Reproduce the first line and every line after it, exactly, through the one containing "EDGE_SEGMENTS = 3". Leave out the rest.
>> begin
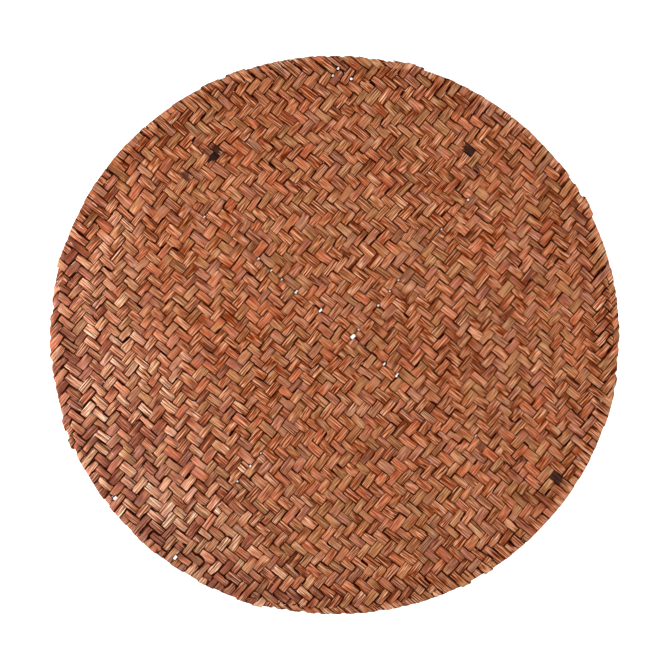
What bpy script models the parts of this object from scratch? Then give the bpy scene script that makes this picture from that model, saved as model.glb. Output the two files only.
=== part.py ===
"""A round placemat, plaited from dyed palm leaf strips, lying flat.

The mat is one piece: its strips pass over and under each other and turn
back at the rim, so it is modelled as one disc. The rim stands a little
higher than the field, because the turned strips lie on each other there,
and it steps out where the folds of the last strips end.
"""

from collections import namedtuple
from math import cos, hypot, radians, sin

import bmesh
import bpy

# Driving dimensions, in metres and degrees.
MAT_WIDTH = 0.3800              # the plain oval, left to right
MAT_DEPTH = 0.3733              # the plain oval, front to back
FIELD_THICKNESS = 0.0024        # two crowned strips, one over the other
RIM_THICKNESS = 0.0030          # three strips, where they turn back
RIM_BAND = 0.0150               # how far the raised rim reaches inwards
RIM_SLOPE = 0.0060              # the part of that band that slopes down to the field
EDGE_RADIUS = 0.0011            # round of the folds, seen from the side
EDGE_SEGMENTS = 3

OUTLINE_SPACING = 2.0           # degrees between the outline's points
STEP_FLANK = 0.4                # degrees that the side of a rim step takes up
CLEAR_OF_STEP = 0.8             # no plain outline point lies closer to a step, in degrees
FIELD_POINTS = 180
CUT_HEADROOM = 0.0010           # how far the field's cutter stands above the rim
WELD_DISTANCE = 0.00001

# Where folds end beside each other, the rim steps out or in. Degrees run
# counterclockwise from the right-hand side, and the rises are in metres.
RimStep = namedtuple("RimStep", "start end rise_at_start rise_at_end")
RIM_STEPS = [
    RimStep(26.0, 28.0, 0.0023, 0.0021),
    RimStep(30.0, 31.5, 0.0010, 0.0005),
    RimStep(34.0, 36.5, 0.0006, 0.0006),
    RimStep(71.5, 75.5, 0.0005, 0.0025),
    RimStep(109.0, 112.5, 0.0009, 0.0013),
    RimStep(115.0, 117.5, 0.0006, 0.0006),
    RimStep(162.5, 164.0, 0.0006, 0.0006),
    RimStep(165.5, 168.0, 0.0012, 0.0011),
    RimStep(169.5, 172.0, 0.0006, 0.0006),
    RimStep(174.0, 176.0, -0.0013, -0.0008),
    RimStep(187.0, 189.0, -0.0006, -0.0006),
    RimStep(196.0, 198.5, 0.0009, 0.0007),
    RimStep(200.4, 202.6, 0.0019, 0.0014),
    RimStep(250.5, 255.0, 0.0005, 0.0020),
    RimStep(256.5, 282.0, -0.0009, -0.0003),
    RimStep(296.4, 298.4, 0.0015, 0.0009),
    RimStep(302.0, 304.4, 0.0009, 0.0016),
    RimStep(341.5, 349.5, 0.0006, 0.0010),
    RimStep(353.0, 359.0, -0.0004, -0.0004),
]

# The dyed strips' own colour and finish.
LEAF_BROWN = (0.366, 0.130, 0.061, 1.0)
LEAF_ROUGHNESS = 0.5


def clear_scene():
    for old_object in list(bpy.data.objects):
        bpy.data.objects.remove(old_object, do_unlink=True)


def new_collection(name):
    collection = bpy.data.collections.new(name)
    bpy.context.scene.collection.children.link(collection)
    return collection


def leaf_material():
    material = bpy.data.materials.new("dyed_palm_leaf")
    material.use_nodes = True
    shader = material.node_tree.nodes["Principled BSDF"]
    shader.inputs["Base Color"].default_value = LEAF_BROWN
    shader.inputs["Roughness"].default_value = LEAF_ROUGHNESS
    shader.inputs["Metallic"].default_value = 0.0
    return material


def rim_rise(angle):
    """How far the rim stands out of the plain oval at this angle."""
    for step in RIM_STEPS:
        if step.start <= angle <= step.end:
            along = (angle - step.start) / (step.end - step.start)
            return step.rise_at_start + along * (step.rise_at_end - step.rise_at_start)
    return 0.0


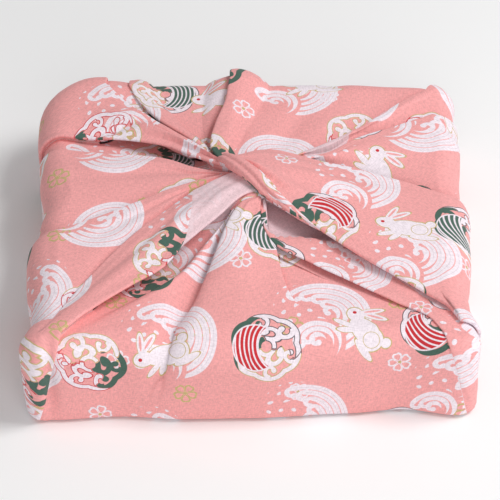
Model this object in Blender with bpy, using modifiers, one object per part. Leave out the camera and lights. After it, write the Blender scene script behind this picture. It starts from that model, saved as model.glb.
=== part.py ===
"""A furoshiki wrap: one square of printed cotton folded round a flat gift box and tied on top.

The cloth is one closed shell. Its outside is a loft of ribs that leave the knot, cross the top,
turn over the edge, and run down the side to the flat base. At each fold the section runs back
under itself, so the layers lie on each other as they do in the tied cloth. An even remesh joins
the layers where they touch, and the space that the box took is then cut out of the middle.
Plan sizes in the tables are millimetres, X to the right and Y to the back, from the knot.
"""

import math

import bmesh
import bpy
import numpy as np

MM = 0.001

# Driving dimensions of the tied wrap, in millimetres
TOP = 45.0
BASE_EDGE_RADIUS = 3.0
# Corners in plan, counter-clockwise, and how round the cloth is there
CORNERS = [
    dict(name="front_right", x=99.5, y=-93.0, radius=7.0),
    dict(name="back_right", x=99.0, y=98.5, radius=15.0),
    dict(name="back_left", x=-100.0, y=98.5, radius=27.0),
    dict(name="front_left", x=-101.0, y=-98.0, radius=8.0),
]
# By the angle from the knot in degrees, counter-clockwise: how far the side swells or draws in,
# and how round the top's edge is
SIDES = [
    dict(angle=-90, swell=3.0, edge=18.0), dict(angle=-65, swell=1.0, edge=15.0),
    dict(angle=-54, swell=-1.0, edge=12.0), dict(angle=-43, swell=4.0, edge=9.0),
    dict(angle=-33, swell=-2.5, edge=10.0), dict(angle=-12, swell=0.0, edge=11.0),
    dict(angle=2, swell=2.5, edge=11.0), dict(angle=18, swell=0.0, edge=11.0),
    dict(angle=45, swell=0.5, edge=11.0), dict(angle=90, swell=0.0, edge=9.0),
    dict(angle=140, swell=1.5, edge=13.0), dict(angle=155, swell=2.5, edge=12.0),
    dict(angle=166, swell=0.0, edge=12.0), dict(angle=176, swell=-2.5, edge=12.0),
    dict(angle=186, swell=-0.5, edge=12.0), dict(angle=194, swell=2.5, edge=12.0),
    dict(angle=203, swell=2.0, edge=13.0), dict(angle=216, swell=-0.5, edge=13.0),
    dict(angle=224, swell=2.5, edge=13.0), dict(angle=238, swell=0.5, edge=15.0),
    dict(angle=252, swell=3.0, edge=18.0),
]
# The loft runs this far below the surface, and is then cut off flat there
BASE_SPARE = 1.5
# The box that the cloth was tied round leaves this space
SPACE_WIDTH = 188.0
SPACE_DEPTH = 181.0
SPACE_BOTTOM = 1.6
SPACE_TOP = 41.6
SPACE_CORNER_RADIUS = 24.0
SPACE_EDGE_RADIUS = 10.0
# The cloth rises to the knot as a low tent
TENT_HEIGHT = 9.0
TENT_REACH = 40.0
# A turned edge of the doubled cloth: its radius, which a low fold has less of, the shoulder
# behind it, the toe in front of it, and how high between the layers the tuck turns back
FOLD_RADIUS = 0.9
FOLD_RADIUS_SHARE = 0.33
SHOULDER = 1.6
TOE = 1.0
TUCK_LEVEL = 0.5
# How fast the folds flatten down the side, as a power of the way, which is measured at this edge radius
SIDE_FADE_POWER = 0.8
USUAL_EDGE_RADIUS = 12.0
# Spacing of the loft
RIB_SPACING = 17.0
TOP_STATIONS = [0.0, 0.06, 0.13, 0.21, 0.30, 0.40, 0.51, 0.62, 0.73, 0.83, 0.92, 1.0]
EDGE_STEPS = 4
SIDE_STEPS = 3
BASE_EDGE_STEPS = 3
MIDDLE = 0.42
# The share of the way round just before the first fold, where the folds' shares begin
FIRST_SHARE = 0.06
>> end
Completed exercise:
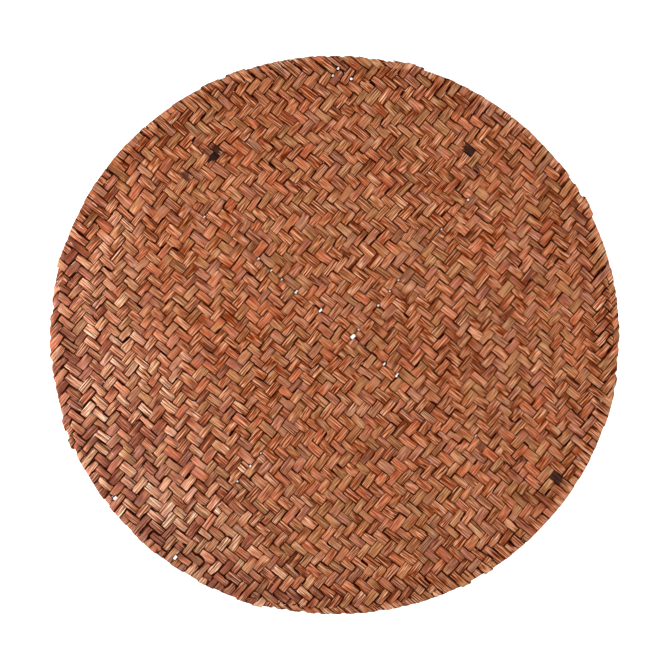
What bpy script models the parts of this object from scratch? Then give the bpy scene script that makes this picture from that model, saved as model.glb. Output the two files only.
=== part.py ===
"""A round placemat, plaited from dyed palm leaf strips, lying flat.

The mat is one piece: its strips pass over and under each other and turn
back at the rim, so it is modelled as one disc. The rim stands a little
higher than the field, because the turned strips lie on each other there,
and it steps out where the folds of the last strips end.
"""

from collections import namedtuple
from math import cos, hypot, radians, sin

import bmesh
import bpy

# Driving dimensions, in metres and degrees.
MAT_WIDTH = 0.3800              # the plain oval, left to right
MAT_DEPTH = 0.3733              # the plain oval, front to back
FIELD_THICKNESS = 0.0024        # two crowned strips, one over the other
RIM_THICKNESS = 0.0030          # three strips, where they turn back
RIM_BAND = 0.0150               # how far the raised rim reaches inwards
RIM_SLOPE = 0.0060              # the part of that band that slopes down to the field
EDGE_RADIUS = 0.0011            # round of the folds, seen from the side
EDGE_SEGMENTS = 3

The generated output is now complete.